Как жить литературе и литературной критике в наш далеко не литературоцентрический и не нормоцентрический век? Вопрос может быть поставлен и шире: как жить гуманитарной интеллигенции и как ей противостоять энтропии? Совершенно очевидно, что опираясь на разум и по возможности интегрируя свои усилия. Без осознания драмы идей, без вышедшего ныне из моды общего взгляда на вещи не удастся сохранить ни национальную культуру, ни национальный язык. Общий взгляд с неизбежностью придется вырабатывать и наукам о языке, и критике. И самой литературе.

Лингвистике предстоит ответить на непростой вопрос: могут ли средства массовой коммуникации задавать и поддерживать единую языковую норму?
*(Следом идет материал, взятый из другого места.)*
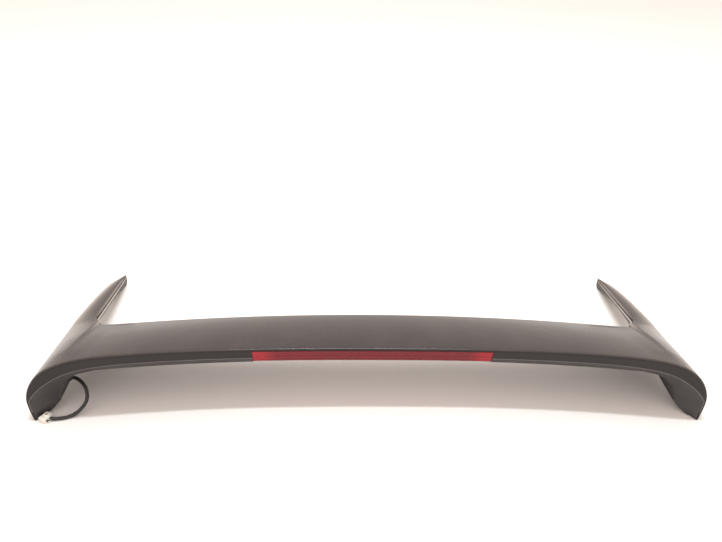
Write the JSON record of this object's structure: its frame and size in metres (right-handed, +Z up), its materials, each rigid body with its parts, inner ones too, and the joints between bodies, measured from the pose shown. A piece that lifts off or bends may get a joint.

Иными словами, захотим ли мы повторять то, что не освящено авторитетом красоты?

Литературе, чтобы вернуть свою прежнюю культурную значимость, необходимо сделать колоссальное нравственное и эстетическое усилие (одного без другого, как правило, не бывает) и обрести второе дыхание.

В кризисные моменты культура обращается к своим запасникам, к тем временам, когда она была на подъеме. Для нашей литературы это девятнадцатый век. Выбирать нам особенно не из чего. Русская классика девятнадцатого века — это и наша античность, и наш ренессанс. Не может быть полноценного современного литератора без ощущения живой причастности к языку Карамзина, Пушкина, Гоголя, Тургенева, Достоевского, Толстого, Чехова, без понимания того, что привнес в литературный язык каждый из них, а главное — без личной ответственности за этот язык. Так, наверное, применительно к нашей сегодняшней культурной ситуации могут быть сформулированы самые общие требования к “образцовому писателю” — идеальному проводнику литературной нормы.

Этой же ответственностью за судьбу литературного языка должен руководствоваться в своих оценках и критик. Лишь защищая единое языковое пространство от энтропии, литература и критика смогут осуществлять свое общественное служение.

Асар Эппель

Один из рассказов моей новой книги (в которой премированный “Дробленый сатана” тоже) начинается словами: “Сейчас я убью воспоминание!”.

Киллерская по отношению к собственному подсознанию писательская деятельность подмечена моими коллегами давно. Ничего нового я не открываю.

Но как оно выглядит на самом деле?

Авторское напряжение, усилие, жадность, безоглядность, недоверие к образу, ритму, знакам препинания, к достоверному воплощению в слова и буквы того, что в подробностях удержано памятью, и того, что оставило всего лишь легкую тень или вибрирующий эфир, необходимо посредством слов — этих негромких постояльцев словаря, а также с помощью ритмов и пауз, зафиксировать, задокументировать, застенографировать “тиронскими значками” и оставить жить на бумаге. В высоком смысле — начертать вдохновенной (ну уж?) десницей (то есть правой рукой).

Чтобы таковое получилось, приходится выкликать всех демонов уловляемого тобой былого, а если их явится недостаточно, то и вовсе посторонних — в виде не присутствовавших при событии персонажей, предметов, состояний природы и т. п. То есть воспользоваться чем угодно, чего вообще не было, для того, чтобы показать сперва себе самому (а потом читателю), как оно все-таки было.

В результате на бумаге появляется то, что происходило или не так, или не совсем так, — писательский текст. Подлинное же воспоминание погублено, и в памяти его уже не восстановить. Былое в тебе наличествует теперь в других одеждах, помещено в другие обстоятельства, доукомплектовано новыми частностями.

Ты сиротеешь, пустеешь и вспоминаешь вместо собственной жизни собственные вымыслы. Между прочим, они стали постояльцами книг.

Что ж! Если так, то радуйся хотя бы лестной и завидной премии, погубитель воспоминаний!